100% correct. Restore the 54 in both rubrics and calendar. Add the new saints, as was done. Include whatever ad lib prefaces you want. And the job is done. Restoration complete as far as the Mass goes.

Rubricarius said...

Father as someone who is usually so accurate why do you refer to the 'Patronage' of St Joseph when that title had changed to 'Solemnity' by a decree on 24th July 1911?

Incidentally the same decree moved the March feast from the Sunday after the 19th March back to the 19th March which had been changed by an earlier decree 20 days earlier. The March feast was also given an Octave on the 2nd July and had it removed on the 24th of the same month. The shortest surviving Octave in the history of the Church?

Paul-A. Hardy said...


Jeremy said...

To be fair, the calendar remained frozen because once the OF rite was brought it, it was supposed to sound the death knell of the old rite.

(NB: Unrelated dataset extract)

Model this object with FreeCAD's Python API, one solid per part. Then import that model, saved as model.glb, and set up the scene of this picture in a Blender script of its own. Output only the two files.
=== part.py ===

Fortunately this didn't happen. Locally, without authorised texts, nothing can be done. Allowing the texts already in existence for new feasts (eg recently canonised saints) to be used in both forms might be a good start however.

Fr SImon Heans said...

The Universalis website insists that the Feast was not introduced to provide a Catholic alternative to May Day. The author then rather shoots himself in the foot by adopting Marx's case against capitalism ( the alienation of the worker from the products of his labour, his reduction to a commodity or a unit of 'labour power') as the reason for the Feast.

On Pius XII's taste for innovation Fr Michael Chaberek in his brilliant Aquinas and Evolution points out that Humani Generis effectively abandons the traditional teaching of the creation of the human body by handing that issue over to palaeontology to solve. Chaberek comments: 'And this is the greatest shift in Pius XII's teaching- the truth belonging to faith was subdued to the scientific judgement, which implies that it is a problem of science.'

There is a link between these two disparate observations. Marx tried, without success, to persuade Darwin to allow him to dedicate the first volume of Capital to the English naturalist.